This is a bit of a quirky blog, and it was inspired by a recent trip I took with a very close girlfriend of mine. We’ve been friends for over seventeen years, and though we’d been through thick and thin with each other, we’d never actually travelled together. So after what has felt like the most harrowing year so far, we decided to pack it in, throw caution to the wind, abandon our responsibilities and take off to the sun and surf. Cuba baby! We had a wonderful, adventure-filled trip. We spent our days lazing around on sugary sand beaches, and our nights drinking rum and dancing until the sun came up. It was my girlfriend’s first time to the island, so I made sure we got out of the resort to see some of the beautiful sites the island had to offer, and when we finally touched down at home, before our plane had even taxied to the gate, she looked at me and exclaimed, “So, when are we going back?”. I laughed, relieved and elated that she loved it so much. And while our trip was seamless, little did we know that there was trouble on the horizon.
We both went to our respective homes that evening, and like I always do, I practically tore the memory card out of my fancy camera and started uploading the hundreds of photos I had snapped. I shrieked with delight as photo after photo came into view. They were perfect, and it would seem that my six week long photography course had paid off, whew! I sat their for hours, reliving all of our crazy moments. But I was still missing all of the photos from my girlfriend’s camera, and like clockwork, she arrived later on in the evening and handed me her drive so I could download all of her photos. After a little less than twenty minutes, the two of us were looking at each other as if we’d seen a ghost. I looked at her and finally said, “Ummm, we’re missing like 150 photos!” We were actually missing photos from an entire city that we had spent a day wandering through, and what was worse, is that because I hadn’t goaded anyone into taking photos of me with my own camera, I had but a handful of photographs of myself. I was devastated, but no more than my poor girlfriend. She went home in tears that night, and spent the better part of an evening searching her memory card, her laptop, and her desktop computer to see if she had downloaded them in the wrong place, but it was to no avail.
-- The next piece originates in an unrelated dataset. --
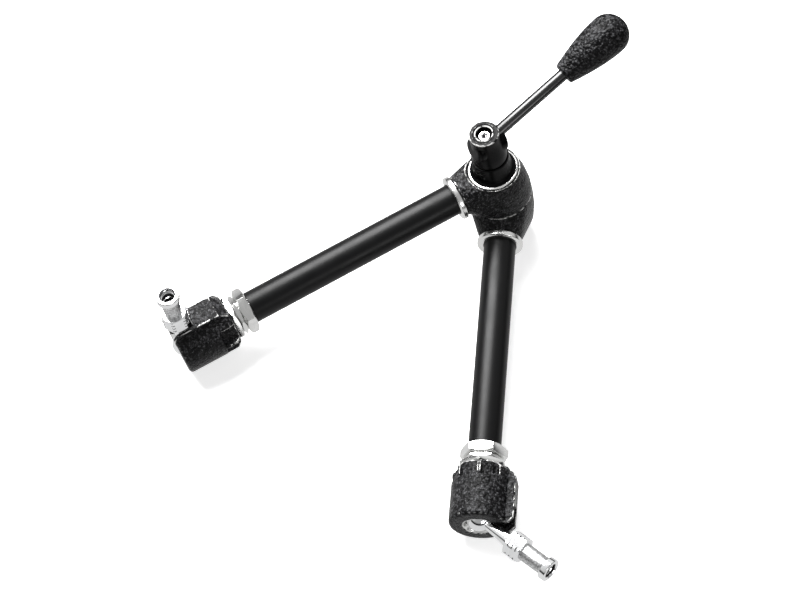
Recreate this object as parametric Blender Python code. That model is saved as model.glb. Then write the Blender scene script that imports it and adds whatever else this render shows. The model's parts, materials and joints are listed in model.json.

After feeling understandably bummed out for a couple of days, she sent me a text message: “You know what, it’s awful, but it’s really just another one of those first world problems”. In that moment, I had a bright epiphany. She was so right. I just had the privilege of sightseeing around a country where most people don’t even have cameras. And the only photos that they have of themselves is their government issued identification. They have children, but unlike North Americans who have entire libraries of their children’s photos, these people don’t have a single photo. Things were quickly brought into perspective. My girlfriend could afford to go back and visit, even on my menial writer’s wage and her administrative assistant salary, salaries that were 25 times that of the average Cuban. We didn’t need photos, we had our wonderful memories. And though photos are a lovely memento, they can never replace the real experience. Losing photos on a card is just another first world problem!